Intrinsics for Fused Multiply Add Operations

_mm_fmadd_pd, _mm256_fmadd_pd
Multiply-adds packed double-precision floating-point values using three float64 vectors. The corresponding FMA instruction is VFMADD<XXX>PD, where XXX could be 132, 213, or 231.
_mm_fmadd_ps, _mm256_fmadd_ps
Multiply-adds packed single-precision floating-point values using three float32 vectors. The corresponding FMA instruction is VFMADD<XXX>PS, where XXX could be 132, 213, or 231.
_mm_fmadd_sd
Multiply-adds scalar double-precision floating-point values using three float64 vectors. The corresponding FMA instruction is VFMADD<XXX>SD, where XXX could be 132, 213, or 231.
_mm_fmadd_ss
Multiply-adds scalar single-precision floating-point values using three float32vectors. The corresponding FMA instruction is VFMADD<XXX>SS, where XXX could be 132, 213, or 231.
_mm_fmaddsub_pd, _mm256_fmaddsub_pd
Multiply-adds and subtracts packed double-precision floating-point values using three float64 vectors. The corresponding FMA instruction is VFMADDSUB<XXX>PD, where XXX could be 132, 213, or 231.
_mm_fmaddsub_ps, _mm256_fmaddsub_ps
Multiply-adds and subtracts packed single-precision floating-point values using three float32 vectors. The corresponding FMA instruction is VFMADDSUB<XXX>PS, where XXX could be 132, 213, or 231.
_mm_fmsubadd_pd, _mm256_fmsubadd_pd
Multiply-subtracts and adds packed double-precision floating-point values using three float64 vectors. The corresponding FMA instruction is VFMSUBADD<XXX>PD, where XXX could be 132, 213, or 231.
_mm_fmsubadd_ps, _mm256_fmsubadd_ps
Multiply-subtracts and adds packed single-precision floating-point values using three float32 vectors. The corresponding FMA instruction is VFMSUBADD<XXX>PS, where XXX could be 132, 213, or 231.

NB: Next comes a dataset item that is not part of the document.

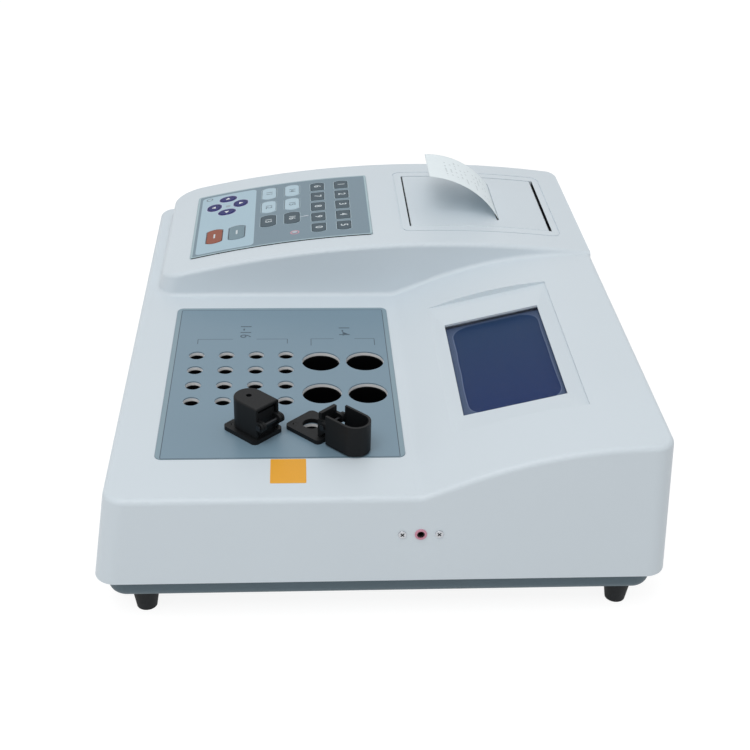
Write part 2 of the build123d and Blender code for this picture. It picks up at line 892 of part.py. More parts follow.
with BuildPart() as base_tray:
    with BuildSketch(Plane.XY.offset(foot_height)):
        RectangleRounded(2 * tray_x, tray_back - tray_front, tray_corner)
    extrude(amount=tray_height)
    fillet(faces().sort_by(Axis.Z)[0].edges(), tray_edge_fillet)
    add(drafted_block(case_wall + tray_lip_gap, rim_z - tray_flange, rim_z + tray_lip_rise))
    with BuildSketch(Plane.XY.offset(floor_z)):
        RectangleRounded(
            2 * (tray_x - tray_wall),
            tray_back - tray_front - 2 * tray_wall,
            tray_corner - tray_wall,
        )
    extrude(amount=tray_height + tray_lip_rise, mode=Mode.SUBTRACT)
    with BuildSketch(Plane.XY.offset(floor_z - tray_wall / 2)):
        with GridLocations(2 * case_boss_x, 2 * case_boss_y, 2, 2):
            Circle(case_boss_radius)
    extrude(amount=case_boss_top - floor_z + tray_wall / 2)
    with BuildSketch(Plane.XY.offset(floor_z - tray_wall / 2)):
        with Locations(*foot_places):
            Circle(foot_boss_radius)
    extrude(amount=foot_boss_rise + tray_wall / 2)
    with BuildSketch(Plane.XY.offset(floor_z - tray_wall / 2)):
        with Locations(*board_places, *supply_places):
            Circle(standoff_radius)
    extrude(amount=board_lift + tray_wall / 2)
    with BuildSketch(Plane.XY.offset(floor_z)):
        with Locations(*board_places, *supply_places):
            Circle(stake_radius)
    extrude(amount=board_lift + board_thickness + stake_rise)
    with BuildSketch(Plane.XY.offset(foot_height)):
        with GridLocations(2 * case_boss_x, 2 * case_boss_y, 2, 2):
            Circle(screw_head_radius + screw_play)
    extrude(amount=counterbore_depth, mode=Mode.SUBTRACT)
    with BuildSketch(Plane.XY.offset(foot_height)):
        with GridLocations(2 * case_boss_x, 2 * case_boss_y, 2, 2):
            Circle(screw_radius + screw_play)
    extrude(amount=case_boss_top, mode=Mode.SUBTRACT)
    with BuildSketch(Plane.XY.offset(foot_height)):
        with Locations(*foot_places):
            Circle(screw_radius + screw_play)
    extrude(amount=foot_screw_grip + overrun, mode=Mode.SUBTRACT)
    with BuildSketch(Plane.XY.offset(foot_height - overrun)):
        with Locations((supply_x, supply_y)):
            with GridLocations(0, vent_pitch, 1, vent_count):
                SlotOverall(vent_length, vent_width)
    extrude(amount=tray_wall + 2 * overrun, mode=Mode.SUBTRACT)

base_tray.part.label = "base_tray"
export_step(base_tray.part, "parts/base_tray.step")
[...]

_mm_fmsub_pd, _mm256_fmsub_pd
Multiply-subtracts packed double-precision floating-point values using three float64 vectors. The corresponding FMA instruction is VFMSUB<XXX>PD, where XXX could be 132, 213, or 231.

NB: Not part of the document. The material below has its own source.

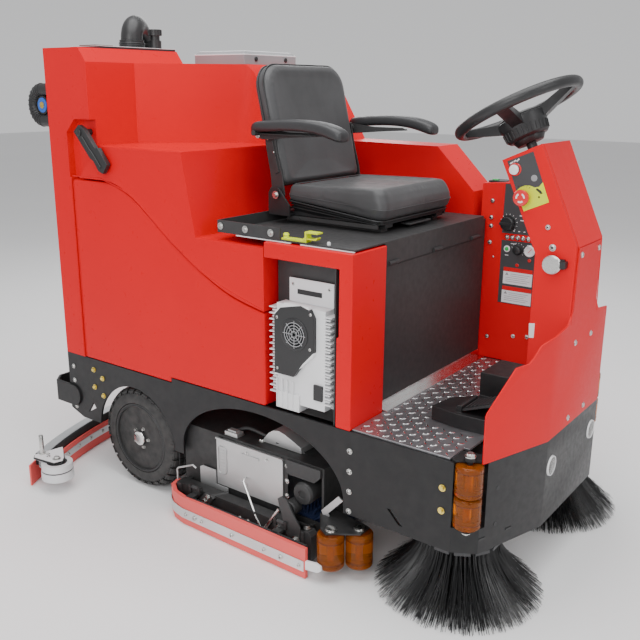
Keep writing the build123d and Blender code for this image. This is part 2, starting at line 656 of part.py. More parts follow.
def scrub_deck():
    """Deck housing, end plates, side tubes, lift rod and the corner roller brackets."""
    x0, x1, z0, z1 = HOPPER
    deck = block(-235, 330, -438, 438, 286, 291)
    deck += block(-235, -230, -438, 438, 90, 286)
    deck += block(325, 330, -438, 438, 90, 286)
    for side in (-1, 1):
        deck += side_block(side, -230, 325, 432, 438, 60, 286)
        deck -= side_block(side, 196, 322, 430, 440, 112, 285)
        deck += side_block(side, -220, 300, 456, 496, 60, 108)
        for x in (-215, 285):
            deck += side_block(side, x, x + 15, 438, 456, 62, 106)
        for x in SKIRT_HINGES:
            for lug in (x - 12, x + 26):
                deck += side_block(side, lug, lug + 10, 496, 510, 98, 123)
            deck -= rod((x - 20, side * 503, 116), (x + 44, side * 503, 116), 4 + PIN_FIT)
        for key, (x, y) in ROLLER_SPOTS.items():
            deck += rod((x, side * y, 34), (x, side * y, 156), 8)
            deck += rod((x, side * y, 34), (x, side * y, 37), 13)
            deck += rod((x, side * y, 152), (x, side * y, 158), 15)
        plate = [(330, 400), (330, 446), (372, 512), (402, 528), (430, 505), (480, 470), (480, 425),
                 (455, 418)]
        deck += plan_profile(on_side(plate, side), 147, 152)
        deck += side_block(side, 322, 334, 395, 446, 100, 152)
        for x in ROLL_XS.values():
            deck -= rod((x, side * 425, ROLL_Z), (x, side * 445, ROLL_Z), 12 + PIN_FIT)
    deck += rod((60, 0, 291), (60, 0, 385), 10)
    deck -= block(x0 - 4, x1 + 4, -445, -425, z0 - 4, z1 + 4)
    return deck


def debris_hopper():
    """Open tray between the two brush rolls that slides out to the right."""
    x0, x1, z0, z1 = HOPPER
    tray = block(x0, x1, -431, 428, z0, z1) - block(x0 + 3, x1 - 3, -428, 425, z0 + 3, z1 + 10)
    tray -= block(x0 - 5, x1 + 5, -420, 418, z0 + 90, z1 + 10)
    tray += block(x0 - 18, x1 + 16, -444, -438.5, z0, z1 + 2)
    tray += block(x0 + 10, x1 - 10, -438.5, -431, z0 + 10, z1 - 10)
    tray += block(20, 90, -448, -444, z1 - 30, z1 - 22)
    return tray


def brush_roll(key):
    """Cylindrical scrub brush on its shaft."""
    x = ROLL_XS[key]
    roll = rod((x, -424, ROLL_Z), (x, 424, ROLL_Z), ROLL_R)
    return roll + rod((x, -440, ROLL_Z), (x, 440, ROLL_Z), 12)


def deck_skirt(side):
    """Side squeegee of the deck: a rubber and metal strip that curves in at its rear end."""
    outer = [(350, 553), (350, 541), (-140, 533), (-190, 522), (-228, 495), (-240, 460),
             (-252, 460), (-240, 502), (-198, 532), (-146, 545)]
    skirt = plan_profile(on_side(outer, side), 2, 96)
    for x in SKIRT_HINGES:
        skirt += side_block(side, x, x + 24, 500, 536, 88, 96)
        skirt += side_block(side, x, x + 24, 500, 505, 96, 112)
        skirt += rod((x, side * 503, 116), (x + 24, side * 503, 116), 6.5)
        skirt += rod((x - 12, side * 503, 116), (x + 36, side * 503, 116), 4)
    return skirt


def deck_roller(side, key):
    """Amber bumper roller at the deck's front corner."""
    x, y = ROLLER_SPOTS[key]
    roller = rod((x, side * y, 40), (x, side * y, 145), DECK_ROLLER_R)
    roller = chamfer(roller.edges().filter_by(GeomType.CIRCLE), 5)
    return roller - rod((x, side * y, 30), (x, side * y, 150), 8 + PIN_FIT)


# ---- squeegee -----------------------------------------------------------------------------
def arc_band(outer_r, width, half_angle, z0, z1):
    """Part of a ring round the squeegee's centre, behind the machine."""
    centre_x = SQUEEGEE_BACK + SQUEEGEE_R
    ring = Cylinder(outer_r, z1 - z0) - Cylinder(outer_r - width, z1 - z0)
    reach = 3000
    corner = reach * tan(radians(half_angle))
    wedge = plan_profile([(0, 0), (-reach, corner), (-reach, -corner)], -200, 200)
    return Pos(centre_x, 0, (z0 + z1) / 2) * (ring & wedge)


def squeegee_frame():
    """Curved carrier with its end plates, roller pins and lift arms."""
    frame = arc_band(SQUEEGEE_R - 7, 44, 28.5, 62, 104)
    for side in (-1, 1):
        end = [(-730, 560), (-752, 660), (-735, 676), (-640, 662), (-632, 630), (-650, 610)]
        frame += plan_profile(on_side(end, side), 104, 109)
        frame += rod((-660, side * 636, 44), (-660, side * 636, 109), 8)
        frame += rod((-735, side * 640, 60), (-735, side * 640, 180), 7)
        arm = side_profile([(-905, 100), (-905, 150), (-655, 246), (-625, 246), (-625, 214),
                            (-655, 214), (-870, 104)], *sorted((side * 110, side * 122)))
        arm -= rod((-640, side * 100, 230), (-640, side * 130, 230), 12 + PIN_FIT)
        frame += arm
    return frame


def squeegee_blades():
    """Front and rear rubber blades on the carrier."""
    rear = arc_band(SQUEEGEE_R, 6, 30.2, 2, 78)
    front = arc_band(SQUEEGEE_R - 52, 6, 27.0, 2, 78)
    return rear + front


def squeegee_roller(side):
    """Two-step guard roller at the end of the squeegee."""
    x, y = -660, side * 636
    roller = rod((x, y, 45), (x, y, 74), 54)
    roller += rod((x, y, 74), (x, y, 78), 50)
    roller += rod((x, y, 78), (x, y, 101), 52)
    return roller - rod((x, y, 40), (x, y, 120), 8 + PIN_FIT)


# ---- write every node ---------------------------------------------------------------------
save("chassis_frame", chassis_frame())
save("front_bumper", front_bumper())
save("rear_bumper_guard", rear_bumper_guard())
save("floor_plate", floor_plate())
save("frame_bolts", frame_bolts())
save("headlamps", headlamps())
save("front_wrap", front_wrap())
save("steering_column", steering_column())
save("control_box", control_box())
save("wheel_housing", wheel_housing())
save("solution_tank", solution_tank())
save("recovery_tank", recovery_tank())
save("tank_lid", tank_lid())
save("vacuum_elbow", vacuum_elbow())
save("drain_hose", drain_hose())
save("battery_covers", battery_covers())
save("battery_box", battery_box())
save("battery_pack", battery_pack())
save("charger", charger())
save("seat_platform", seat_platform())
save("seat_latch", seat_latch())
save("seat_frame", seat_frame())
save("seat_cushion", seat_cushion())
save("seat_backrest", seat_backrest())
save("steering_wheel", steering_wheel())
save("horn_button", push_button(699, -100, 1136, 13, 8, 6))
save("estop_button", push_button(727, -100, 1065, 20, 8, 14))
save("selector_knob", selector_knob())
save("accelerator_pedal", accelerator_pedal())
save("squeegee_lever", squeegee_lever())
save("drive_fork", drive_fork())
save("drive_wheel", drive_wheel())
save("scrub_deck", scrub_deck())
save("debris_hopper", debris_hopper())
save("squeegee_frame", squeegee_frame())
save("squeegee_blades", squeegee_blades())
for key in ROLL_XS:
    save(f"brush_roll_{key}", brush_roll(key))
for name, side in SIDES:
    save(f"side_plate_{name}", side_plate(side))
    save(f"armrest_{name}", armrest(side))
    save(f"rear_tyre_{name}", rear_tyre(side))
    save(f"rear_rim_{name}", rear_rim(side))
    save(f"broom_arm_{name}", broom_arm(side))
    save(f"broom_{name}", broom(side))
    save(f"corner_roller_{name}", corner_roller(side))
    save(f"deck_skirt_{name}", deck_skirt(side))
    save(f"squeegee_roller_{name}", squeegee_roller(side))
    for key in ROLLER_SPOTS:
        save(f"deck_roller_{key}_{name}", deck_roller(side, key))
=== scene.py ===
import math
import random

import bmesh
import bpy
from mathutils import Matrix, Vector


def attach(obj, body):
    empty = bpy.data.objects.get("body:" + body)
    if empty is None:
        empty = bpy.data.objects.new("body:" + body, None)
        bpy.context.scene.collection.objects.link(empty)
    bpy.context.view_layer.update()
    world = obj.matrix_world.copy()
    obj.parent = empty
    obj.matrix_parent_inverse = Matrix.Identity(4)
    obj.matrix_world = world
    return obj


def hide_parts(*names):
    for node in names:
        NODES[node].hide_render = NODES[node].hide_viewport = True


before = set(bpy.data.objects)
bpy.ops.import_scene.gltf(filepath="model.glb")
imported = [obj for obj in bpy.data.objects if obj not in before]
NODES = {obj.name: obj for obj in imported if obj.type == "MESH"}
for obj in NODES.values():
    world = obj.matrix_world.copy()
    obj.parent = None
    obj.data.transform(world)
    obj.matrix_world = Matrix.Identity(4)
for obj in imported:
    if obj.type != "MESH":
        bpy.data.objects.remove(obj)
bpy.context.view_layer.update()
rng = random.Random(11)
MM = 0.001


# ---- materials ----------------------------------------------------------------------------
def shader(name):
    """A new material, its principled shader and its node tree."""
    made = bpy.data.materials.new(name)
    made.use_nodes = True
    return made, made.node_tree.nodes["Principled BSDF"], made.node_tree


def coords(tree):
    return tree.nodes.new("ShaderNodeTexCoord").outputs["Object"]


def noise_node(tree, where, scale, detail=3.0):
    node = tree.nodes.new("ShaderNodeTexNoise")
    node.inputs["Scale"].default_value = scale
    node.inputs["Detail"].default_value = detail
    tree.links.new(where, node.inputs["Vector"])
    return node.outputs["Fac"]


def spread(tree, value, low, high):
    """Maps a noise value to low..high."""
    node = tree.nodes.new("ShaderNodeMapRange")
    node.inputs["From Min"].default_value = 0.3
    node.inputs["From Max"].default_value = 0.7
    node.inputs["To Min"].default_value = low
    node.inputs["To Max"].default_value = high
    tree.links.new(value, node.inputs["Value"])
    return node.outputs["Result"]


def blend(tree, low, high, factor):
    """Mixes two colours, each a value or the output of a node."""
    mix = tree.nodes.new("ShaderNodeMix")
    mix.data_type = "RGBA"
    for socket, colour in (("A", low), ("B", high)):
        if isinstance(colour, tuple):
            mix.inputs[socket].default_value = (*colour, 1)
        else:
            tree.links.new(colour, mix.inputs[socket])
    tree.links.new(factor, mix.inputs["Factor"])
    return mix.outputs["Result"]


def bumped(tree, height, strength, out):
    """Raises the surface by this height, at most 0.4 mm."""
    bump = tree.nodes.new("ShaderNodeBump")
    bump.inputs["Strength"].default_value = strength
    bump.inputs["Distance"].default_value = 0.0004
    tree.links.new(height, bump.inputs["Height"])
    tree.links.new(bump.outputs["Normal"], out.inputs["Normal"])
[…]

_mm_fmsub_ps, _mm256_fmsub_ps
Multiply-subtracts packed single-precision floating-point values using three float32 vectors. The corresponding FMA instruction is VFMSUB<XXX>PS, where XXX could be 132, 213, or 231.
_mm_fmsub_sd
Multiply-subtracts scalar double-precision floating-point values using three float64 vectors. The corresponding FMA instruction is VFMSUB<XXX>SD, where XXX could be 132, 213, or 231.
_mm_fmsub_ss
Multiply-subtracts scalar single-precision floating-point values using three float32vectors. The corresponding FMA instruction is VFMSUB<XXX>SS, where XXX could be 132, 213, or 231.
_mm_fnmadd_pd, _mm256_fnmadd_pd
Multiply-adds negated packed double-precision floating-point values of three float64 vectors. The corresponding FMA instruction is VFNMADD<XXX>PD, where XXX could be 132, 213, or 231.

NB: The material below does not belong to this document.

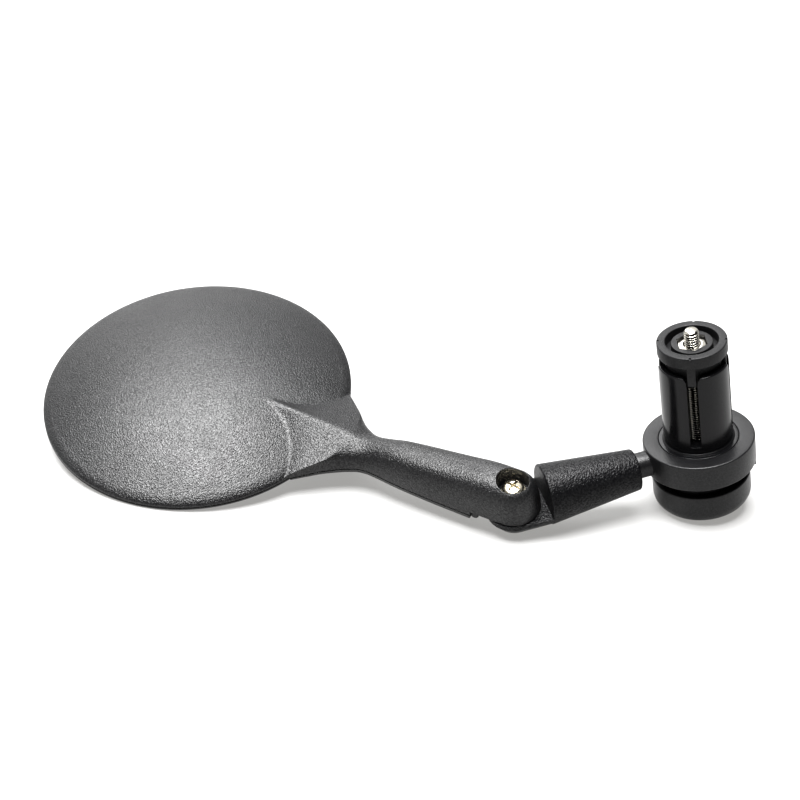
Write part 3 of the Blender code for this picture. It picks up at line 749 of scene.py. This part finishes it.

_mm_fnmadd_ps, _mm256_fnmadd_ps
Multiply-adds negated packed single-precision floating-point values of three float32 vectors. The corresponding FMA instruction is VFNMADD<XXX>PS, where XXX could be 132, 213, or 231.
_mm_fnmadd_sd
Multiply-adds negated scalar double-precision floating-point values of three float64 vectors. The corresponding FMA instruction is VFNMADD<XXX>SD, where XXX could be 132, 213, or 231.
_mm_fnmadd_ss
Multiply-adds negated scalar single-precision floating-point values of three float32 vectors. The corresponding FMA instruction is VFNMADD<XXX>SS, where XXX could be 132, 213, or 231.
_mm_fnmsub_pd, _mm256_fnmsub_pd
Multiply-subtracts negated packed double-precision floating-point values of three float64 vectors. The corresponding FMA instruction is VFNMSUB<XXX>PD, where XXX could be 132, 213, or 231.
_mm_fnmsub_ps, _mm256_fnmsub_ps
Multiply-subtracts negated packed single-precision floating-point values of three float32 vectors. The corresponding FMA instruction is VFNMSUB<XXX>PS, where XXX could be 132, 213, or 231.
_mm_fnmsub_sd
Multiply-subtracts negated scalar double-precision floating-point values of three float64 vectors. The corresponding FMA instruction is VFNMSUB<XXX>SD, where XXX could be 132, 213, or 231.
_mm_fnmsub_ss
Multiply-subtracts negated scalar single-precision floating-point values of three float32 vectors. The corresponding FMA instruction is VFNMSUB<XXX>SS, where XXX could be 132, 213, or 231.